Ей не терпелось увидеть его, показать свою находку, взглянуть в глаза, в очередной раз убедиться, что и она – и она не может без него жить. Хотелось рассказать, как время умерло для нее после их ссоры, какими бесконечными бывают минуты до его появления в аллее, и каким холодным – воздух.
Денис стоял неподалеку от обугленных останков скамейки, одетый в серые джинсы, белый свитер и черную куртку.
Оля зачем-то стала считать шаги до него. Получилось ровно двенадцать.
Она остановилась и вместо слов, которых оказалось так много, что нужные было не выбрать, просто раскрыла ладонь с его подарком.
Он улыбнулся:
– А вчера не заметила.
Она тоже улыбнулась:
– А если бы нашел кто-то другой?
– Исключено. – Денис весело поморщился. – Никто не смотрит в лужи, я наблюдал за прохожими: несутся куда-то, и нет им ни до чего дела.

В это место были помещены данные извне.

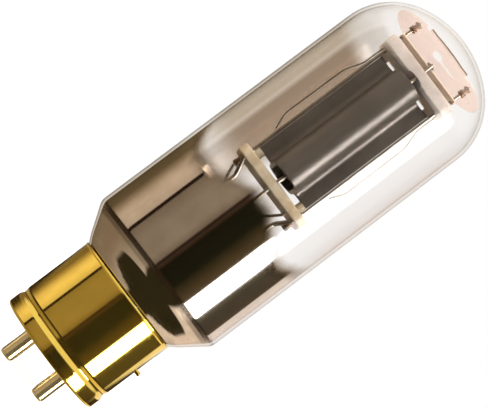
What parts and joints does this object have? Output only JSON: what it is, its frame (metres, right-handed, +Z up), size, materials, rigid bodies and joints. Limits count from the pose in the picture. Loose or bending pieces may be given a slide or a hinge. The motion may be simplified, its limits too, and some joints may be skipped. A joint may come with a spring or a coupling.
{
  "type": "vacuum tube",
  "caption": "Large glass power triode: getter-mirrored bulb with a graphite anode cage between ceramic plates, on a gold-plated bayonet base with contact pins.",
  "frame": {"origin": "on the tube's axis at the seating face, the bottom of the base; the contact pins reach below it", "axes": "+Z up the axis from the base to the dome; +X towards the bayonet pin; the flat sides of the anode's wings face -Y and +Y"},
  "size_m": [0.0562, 0.0562, 0.1704],
  "materials": {
    "gold_plate": "polished gold plate over brass",
    "gold_pins": "polished gold plate over brass",
    "base_ceramic": "unglazed white steatite",
    "cement": "set basing cement, matte",
    "clear_glass": "clear blown glass",
    "stem_glass": "pressed lead glass",
    "getter_mirror": "barium mirror with a smoky edge",
    "white_ceramic": "unglazed cream ceramic",
    "graphite": "satin machined graphite",
    "spring_copper": "heat-tinted copper alloy strip",
    "mica": "split mica, translucent",
    "tungsten": "drawn tungsten and molybdenum wire",
    "lead_wire": "drawn nickel wire",
    "nickel": "drawn and stamped nickel"
  },
  "bodies": {
    "tube": {"anode": "graphite", "anode_bracket_left": "nickel", "anode_bracket_right": "nickel", "anode_lead": "lead_wire", "anode_spacer_left": "white_ceramic", "anode_spacer_right": "white_ceramic", "base_cement": "cement", "base_insulator": "base_ceramic", "base_shell": "gold_plate", "bayonet_pin": "gold_plate", "collar_bolt": "nickel", "contact_pin_1": "gold_pins", "contact_pin_2": "gold_pins", "contact_pin_3": "gold_pins", "contact_pin_4": "gold_pins", "exhaust_tube": "stem_glass", "filament": "tungsten", "filament_anchor": "tungsten", "filament_lead_a": "lead_wire", "filament_lead_b": "lead_wire", "getter_cup_left": "nickel", "getter_cup_right": "nickel", "getter_film": "getter_mirror", "getter_wire_left": "nickel", "getter_wire_right": "nickel", "glass_bulb": "clear_glass", "glass_stem": "stem_glass", "grid_lead": "lead_wire", "grid_rod_front": "nickel", "grid_rod_rear": "nickel", "grid_strap": "nickel", "grid_winding": "tungsten", "lower_ceramic": "white_ceramic", "mica_eyelets": "nickel", "post_end_nuts": "nickel", "side_bow_wire_left": "nickel", "side_bow_wire_right": "nickel", "side_post_left": "nickel", "side_post_right": "nickel", "stem_collar": "nickel", "support_rod_left_front": "nickel", "support_rod_left_rear": "nickel", "support_rod_right_front": "nickel", "support_rod_right_rear": "nickel", "tension_spring_left": "spring_copper", "tension_spring_right": "spring_copper", "top_mica": "mica", "upper_ceramic": "white_ceramic", "upper_post_collars": "nickel"},
    "filament_tensioner": {"filament_yoke": "tungsten"}
  },
  "joints": [
    {"name": "filament_take_up", "type": "slide", "parent": "tube", "child": "filament_tensioner", "axis": [0, 0, 1], "range_m": [0, 0.0006], "stiffness_N_per_m": 400, "deforming": ["filament", "tension_spring_left", "tension_spring_right"]}
  ]
}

Повисла неловкая пауза. Он отвел глаза и смущенно признался:
– Я скучал...
– И я.
Оля сделала к нему еще один шаг – тринадцатый – и осторожно взяла за руку. Его тепло передалось ее ледяной ладони, медленно разлилось по телу, согрело, взволновало, точно веселящий газ.
– Идем? – спросил он.
Они молча побрели по дороге, держась за руки, бросая друг на друга несмелые взгляды – как раньше, до ссоры. Ей нравилось вот так идти с ним, пусть в неизвестность, но рядом. Настолько близко, чтобы слышать его неровное дыхание – каждый вздох, – ловить на губах появление улыбки и провожать ее. Для себя она поняла одно: в любви гарантий не существует.
Глава 25
Небо в окурках
Лера докрасила белым лаком ноготь на мизинце и подула на пальцы. Получилось хуже, чем она ожидала, но ничего другого не оставалось – мастерица в салоне, куда она обычно ходила делать маникюр, неожиданно заболела и не вышла на работу.
– Кто бы знал, что это так трудно, – вздохнула девушка, откидываясь на спинку кожаного кресла и подальше отъезжая от письменного стола.